So yeah, I can spin this like I’m the one to be sympathized with. But it’s really Gorgonna that deserves all the sympathy. She doesn’t get “going to bed” yet; she doesn’t know how to. The daily process of going down for the night (for at least the first two or three hours of the night, anyway) is way tougher on her little undeveloped mind than it is on mine, right? I’m not the one being hoisted off the ground, clutched by this giant who says he knows what’s best for me. She’s just a damn baby.

All Good Things (And Some Bad) Must End

Maybe she got used to some bad habits. Maybe I’m to blame. It’s so easy to just assume there’s some magical solution I can conjure up from a circle of sheep’s blood and incense. But the reality of it, the thing I tell myself every night as ten minutes become twenty, and twenty becomes thirty, is this:

It will pass.

All things — the refusal to drink from a bottle, the midnight watching over her — they won’t last forever. It’s a heartening reminder. I mean, six months ago, when she was still a ruddy-faced blob, I couldn’t have foreseen an end to whatever frustrations I may have been feeling back then. She was still such a new part of our lives.
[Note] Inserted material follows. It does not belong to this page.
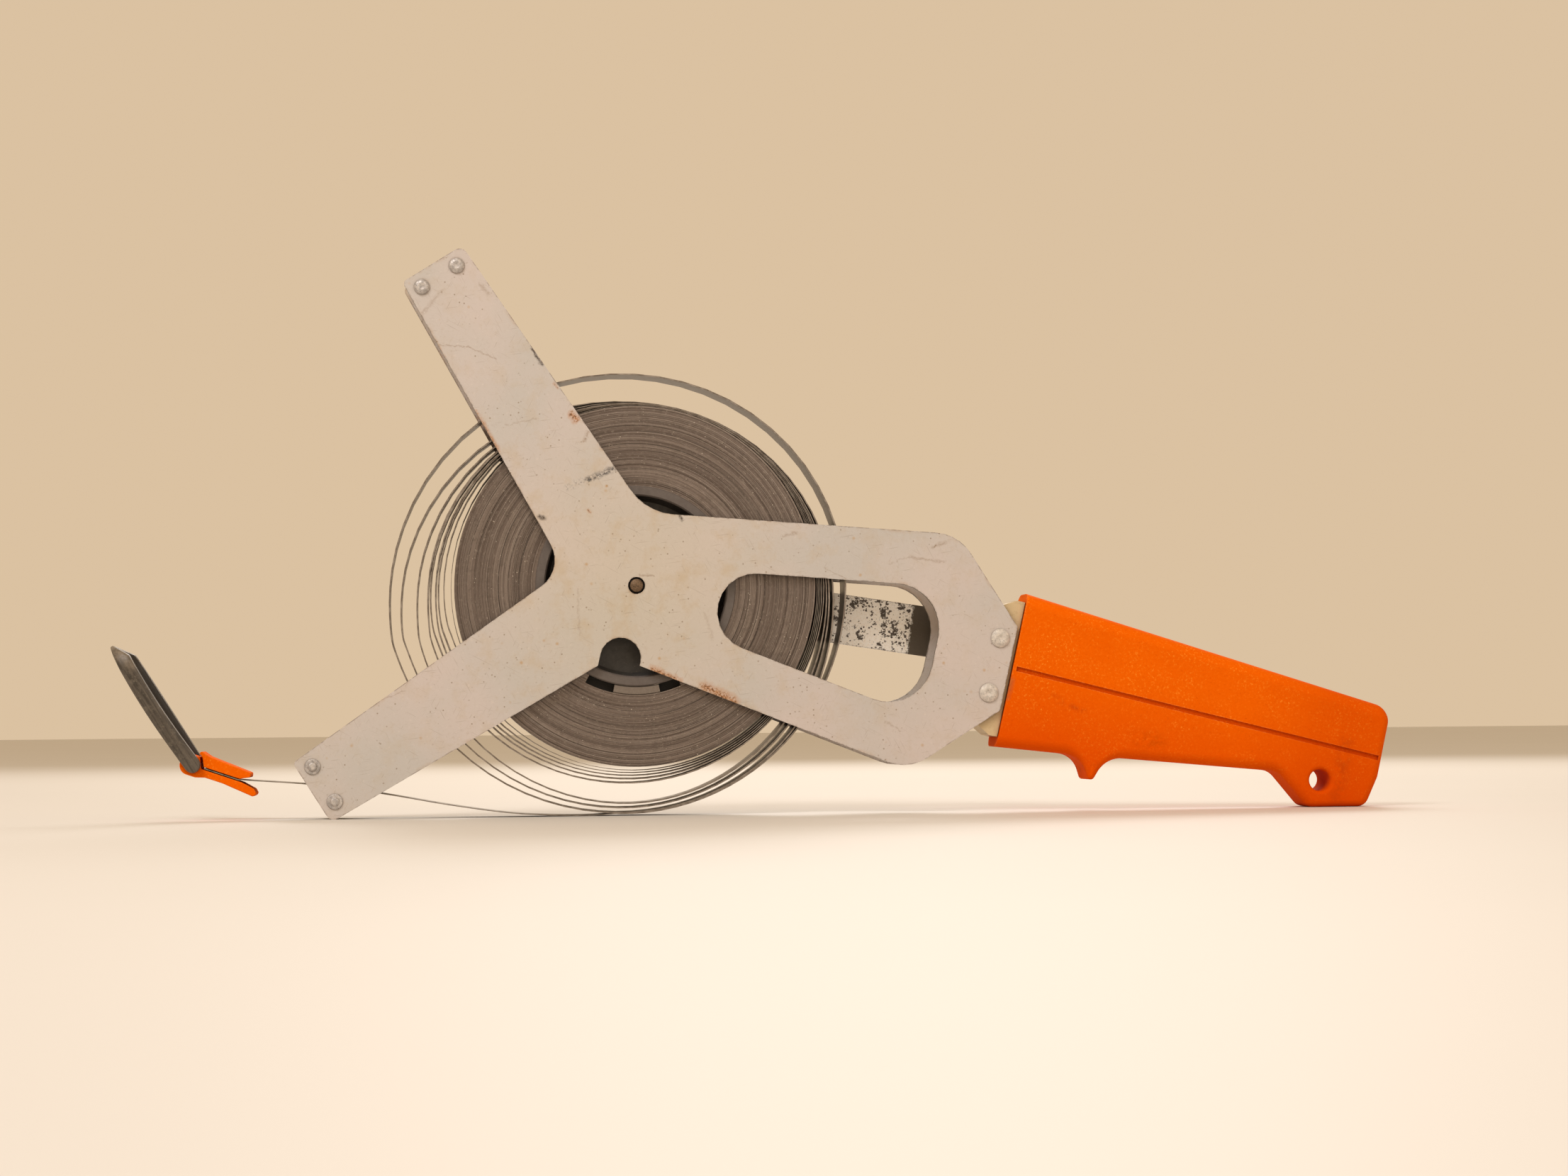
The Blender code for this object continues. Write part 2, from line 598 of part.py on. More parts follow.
def smooth(points, steps):
    """Catmull-Rom curve through points, with steps to each span."""
    padded = [points[0] * 2 - points[1], *points, points[-1] * 2 - points[-2]]
    curve = []
    for p0, p1, p2, p3 in zip(padded, padded[1:], padded[2:], padded[3:]):
        for k in range(steps):
            t = k / steps
            curve.append(0.5 * (2 * p1 + (p2 - p0) * t + (2 * p0 - 5 * p1 + 4 * p2 - p3) * t * t
                                + (3 * p1 - p0 - 3 * p2 + p3) * t ** 3))
    return curve + [points[-1]]


def loose_turns(frame, mat):
    """One spiral from the outermost turn's lowest point in to the pack, and its tail."""
    knots = []
    for turn, radii in enumerate(LOOSE_RADII):
        for angle, radius in zip(LOOSE_ANGLES, radii):
            knots.append(Vector((angle + 360.0 * turn, radius)))
    knots.append(Vector((LOOSE_ANGLES[0] + 360.0 * len(LOOSE_RADII), LOOSE_IN_R)))
    path = []
    for angle, radius in smooth(knots, LOOSE_STEPS // len(LOOSE_ANGLES)):
        way = math.radians(angle)
        path.append(Vector((radius * math.cos(way), radius * math.sin(way))))
    tail = smooth([Vector(point) for point in LOOSE_TAIL] + path[:1], 3)
    tail[-1] = tail[-1] + (tail[-2] - tail[-1]).normalized() * GAP
    y_low = (FRAME_WIDTH - TAPE_WIDE) / 2
    for name, run in (("tape_loose_turns", path), ("tape_tail", tail)):
        add_solid(name, ribbon(run, y_low, y_low + TAPE_WIDE, TAPE_THICK), frame, mat)


def tape_lead(clamp, mat):
    """Tape in the clamp, its bend in the clamp's mouth, and its run back past the rollers."""
    bend = math.radians(CLAMP_DROP - PULL_RISE)
    way = Vector((math.cos(bend), math.sin(bend)))
    path = [Vector((LEAD_START_S, 0.0)), Vector((CLAMP_RIVET_S, 0.0)),
            Vector((LEAD_MOUTH_S, 0.0))]
    steps = 4
    for k in range(1, steps + 1):
        angle = bend * k / steps
        path.append(path[-1] + Vector((math.cos(angle), math.sin(angle))) * 0.8)
    path.append(path[-1] + way * LEAD_BACK)
    y_low = (FRAME_WIDTH - TAPE_WIDE) / 2
    lead = add_solid("tape_lead", ribbon(path, y_low, y_low + TAPE_WIDE, TAPE_THICK), clamp, mat)
    hole = clamp_rivet_solid("lead_rivet_hole", rivet_profile(GAP, 3.0), clamp, mat)
    combine(lead, hole, "DIFFERENCE")


def rivet_profile(slack, beyond):
    """Countersunk rivet, its heads level with the jaws; slack widens it, beyond lengthens it."""
    foot, top = CLAMP_RIVET_FOOT, CLAMP_RIVET_TOP
    head_r = CLAMP_RIVET_HEAD_R + slack
    shank = CLAMP_RIVET_R + slack
    sink = CLAMP_RIVET_SINK + slack
    return [(0.0, foot - beyond), (head_r, foot - beyond), (head_r, foot), (shank, foot + sink),
            (shank, top - sink), (head_r, top), (head_r, top + beyond), (0.0, top + beyond)]


def clamp_rivet_solid(name, profile, clamp, mat):
    made = add_solid(name, turned(profile, 12, closed=False), clamp, mat)
    made.rotation_euler = (math.radians(90.0), 0.0, 0.0)
    made.location = Vector((CLAMP_RIVET_S, FRAME_WIDTH / 2, 0.0)) * MM
    return made


def clamp_jaws(clamp, mat):
    """Two jaws in the clamp's own directions: s along the tape, t across its face."""
    y_low = FRAME_WIDTH / 2 - CLAMP_HALF
    y_high = FRAME_WIDTH / 2 + CLAMP_HALF
    lower = rounded([(-4.2, -3.9, 3.4), (2.4, -3.9, 2.0), (5.6, -2.9, 2.0), (12.0, -2.9, 4.0),
                     (23.4, -4.0, 1.0), (24.2, -2.6, 0.8), (22.8, -1.3, 0.8),
                     (18.2, -JAW_GAP, 2.0), (3.4, -JAW_GAP, 0.4), (1.7, 3.2, 0.5),
                     (-4.2, 3.2, 3.0)], 30.0)
    upper = rounded([(4.0, JAW_GAP, 0.4), (17.0, JAW_GAP, 2.0), (20.3, 2.1, 0.5),
                     (20.0, 3.6, 0.8), (9.4, 4.2, 3.0), (4.6, 4.5, 3.0), (1.4, 5.5, 0.7),
                     (1.1, 4.3, 0.4), (2.5, 3.5, 0.3)], 30.0)
    for name, outline in (("clamp_lower_jaw", lower), ("clamp_upper_jaw", upper)):
        jaw = add_solid(name, prism(outline, y_low, y_high), clamp, mat, False)
        hole = clamp_rivet_solid(f"{name}_rivet_hole", rivet_profile(GAP, 3.0), clamp, mat)
        combine(jaw, hole, "DIFFERENCE")
        if outline is lower:
            eye = prism(circle(0, 0, RING_PIN_R + GAP, 12), y_low - 1.0, y_high + 1.0)
            combine(jaw, add_solid("jaw_pin_hole", eye, clamp, mat), "DIFFERENCE")


def clamp_rivet(clamp, mat):
    clamp_rivet_solid("clamp_rivet", rivet_profile(0.0, 0.1), clamp, mat)


def ring_pin(clamp, mat):
    reach = RING_OUT_HALF - 0.2
    middle = FRAME_WIDTH / 2
    profile = [(0.0, middle - reach), (RING_PIN_R, middle - reach),
               (RING_PIN_R, middle + reach), (0.0, middle + reach)]
    add_solid("ring_pin", turned(profile, 12, closed=False), clamp, mat)


def end_ring(pivot, mat):
    """U-shaped finger loop: local X runs up the loop, local Z is its thickness."""
    def thickness(d):
        if d < 0.0:
            half = math.sqrt(max(0.25, 1.0 - (d / RING_BARREL_R) ** 2))
            return -RING_BARREL_R * half, (RING_BARREL_R - 0.4) * half
        share = d / RING_LENGTH
        swell = math.sin(math.pi * share)
        bevel = max(0.0, d - RING_BEVEL_FROM) * RING_BEVEL_SLOPE
        inner = RING_BARREL_R - 0.5 * swell - bevel
        outer = RING_BARREL_R - 0.4 + 0.3 * swell - 0.4 * share ** 4
        return -inner, outer

    def lean(point):
        swell = math.sin(math.pi * max(0.0, point.x) / RING_LENGTH)
        return -RING_LEAN * swell * point.y / RING_OUT_HALF
    middle = FRAME_WIDTH / 2
    centre_half = RING_OUT_HALF - RING_BAND / 2
    bow = RING_LENGTH - RING_OUT_HALF
    sides = (-2.9, -2.2, -1.0, 0.0, 8.0, 16.0, 24.0, RING_STRAIGHT)
    path = [Vector((d, -centre_half)) for d in sides]
    steps = 12
    path += [Vector((bow + centre_half * math.sin(math.pi * k / steps),
                     -centre_half * math.cos(math.pi * k / steps))) for k in range(steps + 1)]
    path += [Vector((p.x, -p.y)) for p in reversed(path[:len(sides)])]
    stations = []
    for i, here in enumerate(path):
        along = (path[min(i + 1, len(path) - 1)] - path[max(i - 1, 0)]).normalized()
        side = Vector((-along.y, along.x)) * RING_BAND / 2
        station = []
        for point, level in ((here - side, 0), (here + side, 0), (here + side, 1), (here - side, 1)):
            z = thickness(point.x)[level] + lean(point)
            station.append(Vector((point.x, middle + point.y, z)) * MM)
        stations.append(station)
    ring = add_solid("end_ring", band(stations), pivot, mat)
    eye = turned([(0.0, -3.0), (RING_PIN_R + GAP, -3.0), (RING_PIN_R + GAP, 22.0), (0.0, 22.0)],
                 12, closed=False)
    combine(ring, add_solid("ring_pin_hole", eye, pivot, mat), "DIFFERENCE")


def main():
    clear_scene()
    paint = material("plate_paint", (0.62, 0.58, 0.52), 0.45, 0.0)
    cream = material("cream_plastic", (0.80, 0.68, 0.38), 0.5, 0.0)
    orange = material("orange_plastic", (0.85, 0.15, 0.01), 0.5, 0.0)
    rivet_metal = material("rivet_aluminium", (0.75, 0.74, 0.72), 0.4, 1.0)
    steel = material("dark_steel", (0.20, 0.15, 0.11), 0.5, 0.9)
    tape = material("tape_steel", (0.24, 0.20, 0.17), 0.4, 0.9)
    clip_metal = material("clip_steel", (0.50, 0.43, 0.35), 0.5, 0.8)
    hub_plastic = material("hub_plastic", (0.10, 0.10, 0.10), 0.5, 0.0)
    nickel = material("crank_nickel", (0.80, 0.77, 0.72), 0.1, 1.0)
    knob_plastic = material("knob_plastic", (0.03, 0.03, 0.03), 0.4, 0.0)
    ring_plastic = material("ring_plastic", (0.10, 0.09, 0.07), 0.45, 0.0)
    nylon = material("roller_nylon", (0.55, 0.52, 0.46), 0.5, 0.0)

    axle_place = (AXLE_X, AXLE_Y, AXLE_Z)
    frame = empty("frame_axes", axle_place, turn=HANDLE_DROP)
    reel = empty("reel_axes", axle_place, turn=CRANK_DROP)
    level = empty("level_axes", axle_place)
    pivot_place = (RING_PIVOT_X, 0.0, RING_PIVOT_Z)
    clamp = empty("clamp_axes", pivot_place, level, CLAMP_DROP)
    ring = empty("ring_axes", pivot_place, level, -RING_RISE)

    frame_plate("front_frame_plate", 0.0, frame, paint)
    frame_plate("rear_frame_plate", FRAME_WIDTH - PLATE_THICK, frame, paint)
    tips, grips = rivet_places()
    for key, place in tips.items():
        rivet(f"tip_rivet_{key}", place, TIP_RIVET_HEAD_R, frame, rivet_metal)
        guide_roller(f"guide_roller_{key}", place, frame, nylon)
    for key, place in grips.items():
        rivet(f"grip_rivet_{key}", place, GRIP_RIVET_HEAD_R, frame, rivet_metal)
    handle_core(frame, cream)
    handle_grip(frame, orange)

    reel_hub(reel, hub_plastic)
    wound_tape(reel, tape, clip_metal)
    axle(reel, steel)
    for name, y_low in (("hub_washer_front", HUB_SIDE - GAP - WASHER_THICK),
                        ("hub_washer_rear", FRAME_WIDTH - HUB_SIDE + GAP)):
        washer(name, WASHER_R, y_low, y_low + WASHER_THICK, reel, nylon)
    washer("crank_washer", CRANK_WASHER_R, FRAME_WIDTH + GAP, CRANK_Y - GAP, reel, steel)
    crank_arm(reel, nickel)
    crank_nut(reel, rivet_metal)
    fold_pin(reel, rivet_metal)
    knob_and_spindle(reel, rivet_metal, knob_plastic)

    loose_turns(level, tape)
    tape_lead(clamp, tape)
    clamp_jaws(clamp, orange)
    clamp_rivet(clamp, rivet_metal)
    ring_pin(clamp, steel)
    end_ring(ring, ring_plastic)


main()
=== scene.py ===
"""Detailed visual model of an open-frame long steel tape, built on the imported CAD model.

Lengths are millimetres in the tool's own frame until MM turns them into metres.
Materials are worked out in each piece's own coordinates, so they move with it.
"""
import random
from math import ceil, copysign, cos, degrees, pi, radians, sin, sqrt, tan

import bmesh
import bpy
from mathutils import Matrix, Vector


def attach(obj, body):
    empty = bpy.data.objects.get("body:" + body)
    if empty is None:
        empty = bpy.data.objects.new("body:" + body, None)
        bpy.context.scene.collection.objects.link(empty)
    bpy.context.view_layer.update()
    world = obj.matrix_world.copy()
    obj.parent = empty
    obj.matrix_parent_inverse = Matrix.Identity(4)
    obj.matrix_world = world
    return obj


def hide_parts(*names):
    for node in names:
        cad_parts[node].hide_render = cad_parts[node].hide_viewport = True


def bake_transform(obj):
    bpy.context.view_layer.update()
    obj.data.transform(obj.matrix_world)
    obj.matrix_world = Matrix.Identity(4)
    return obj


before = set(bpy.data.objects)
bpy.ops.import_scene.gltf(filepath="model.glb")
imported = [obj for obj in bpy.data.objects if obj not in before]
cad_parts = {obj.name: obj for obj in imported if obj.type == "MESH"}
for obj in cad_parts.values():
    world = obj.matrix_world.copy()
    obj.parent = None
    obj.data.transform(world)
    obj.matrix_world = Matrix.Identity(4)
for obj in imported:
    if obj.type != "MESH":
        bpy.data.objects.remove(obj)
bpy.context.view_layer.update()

MM = 0.001
AXLE = (-44.7, -30.3, 81.0)     # where the axle crosses the front plate's outer face
HANDLE_DROP = 12.8              # degrees from level down to the handle's centre line
CRANK_DROP = 8.6                # to the crank's
CLAMP_DROP = 19.0               # and to the clamp's
RING_RISE = 122.4               # degrees from +X up to the ring's long direction
FRAME_WIDTH = 19.0
MIDDLE = FRAME_WIDTH / 2
TAPE_WIDE = 13.0
TAPE_LOW = (FRAME_WIDTH - TAPE_WIDE) / 2
TIP_REACH = 129.0               # from the axle along each arm to its tip rivets
TIP_ASIDE = 7.2                 # from the arm's centre line to each of them
ARM_ANGLE = 135.0               # between the handle's centre line and each arm's
TIP_HEAD_R = 2.75
GRIP_RIVET_U = 131.1            # from the axle along the handle
GRIP_RIVET_V = 10.0             # and to each side of its centre line
GRIP_HEAD_R = 3.4
RIM_R = 35.5                    # hub rim's outer face
FIRST_TURNS_R = RIM_R + 0.02    # where the tape, its clip and its slots begin
PACK_IN_R = 38.6
PACK_OUT_R = 63.9
CRANK_REACH = 110.0             # from the axle to the pin that the knob folds on
FOLD_PIN_Y = 30.6
RING_LENGTH = 50.0
RING_OUT_HALF = 10.7
RING_BAND = 3.4
RING_BARREL_R = 3.0             # round its pin
RING_BEVEL_FROM = 43.5          # the tip thins from here on its inner side
RING_BEVEL_SLOPE = 0.62
RING_LEAN = 0.7                 # how far its front and rear sides part at their middle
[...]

But she’s still here, and I’m still here. Not much has changed there. So during those thirty minutes of failure, when she’s finally stopped squirming and is sleeping peacefully in my arms, lower lip quivering… those moments will end too. It’s enough to make a Mostly Metal Dad all misty-eyed.

But new moments will come, won’t they? I suppose that’s why I’m writing them all down, anyway. Capturing these moments, both bad and good, is my dadly duty.

So thirty minutes out of every night I feel like crap. Big deal. Because there will be so many more minutes, days, and years where I won’t.

I’m looking forward to all of them.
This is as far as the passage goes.